Der Weltranglisten-Dritte Nakamura ist 36 Jahre alt, Caruana (2.) ist 31 und Nepomnjaschtschi (7.) ebenfalls schon 33. Sie stehen für jene Generation, denen Norwegens Superstar Magnus Carlsen ein Jahrzent lang den Weg zum Schach-Olymp versperrt hatte. Als er diesen 2022 freiwillig verließ, witterten sie ihre Chance und versagten wie im Vorjahr nun zum zweiten und vielleicht letzten Mal, denn die nächste Generation hat sie längst eingeholt. »Hut ab vor Gukesh!«, sagte Nakamura nach seiner Partie. »Schau die uns drei alte, angeblich so erfahrene Männer an. Keiner von uns hat dem mentalen Druck standgehalten. Wir wurden emotional und machten Fehler. Gukesh dagegen blieb stabil. Er hat sich das verdient.«
Der Turniersieger, der mit zwölf Jahren zum Großmeister avanciert war, und bislang auf Weltranglistenplatz 16 nur viertbester Inder war, verfolgte den Moment des Sieges im Hotelzimmer und kehrte erst in die Great Hall von Toronto zurück, als klar war, dass er um ein Stechen am Montag herumkommen würde. Dort ließ er sich von seinen Fans feiern, die ihn mit »Gukesh, Gukesh«-Rufen empfingen. »Ich bin so erleichtert. Ich hab mir diese irre Partie zwischen Fabiano und Nepo angeschaut, und jetzt bin ich einfach nur glücklich.« Es sei immer sein Traum gewesen, Weltmeister zu werden, »und jetzt habe ich die Chance dazu. Dafür bin ich unglaublich dankbar«, sagte der jüngste WM-Herausforderer der Schach-Geschichte.

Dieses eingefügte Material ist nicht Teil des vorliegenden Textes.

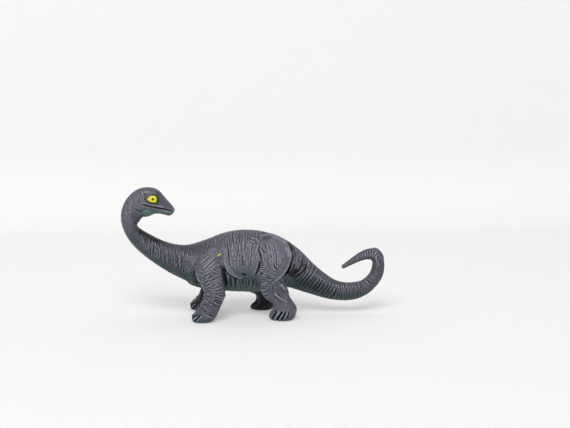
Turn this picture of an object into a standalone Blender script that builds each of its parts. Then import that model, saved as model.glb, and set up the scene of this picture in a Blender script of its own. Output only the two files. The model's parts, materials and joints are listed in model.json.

Für den Weltverband war es wohl der ideale Ausgang. Ein spannendes Finale mit Hunderttausenden, wenn nicht Millionen Zuschauern mehrerer Streams weltweit – und mit den Duellanten aus China und Indien werden nun Fans aus den beiden größten Wachstumsmärkten mit Spannung auf die WM-Partien schauen, die vermutlich im Herbst an einem noch nicht veröffentlichten Ort ausgespielt werden sollen. Da mit Nepomnjaschtschi nun auch der letzte Russe ausgeschieden ist, dürfte die Suche nach einem Schauplatz aufgrund weniger Visa-Schwierigkeiten jetzt auch leichter fallen.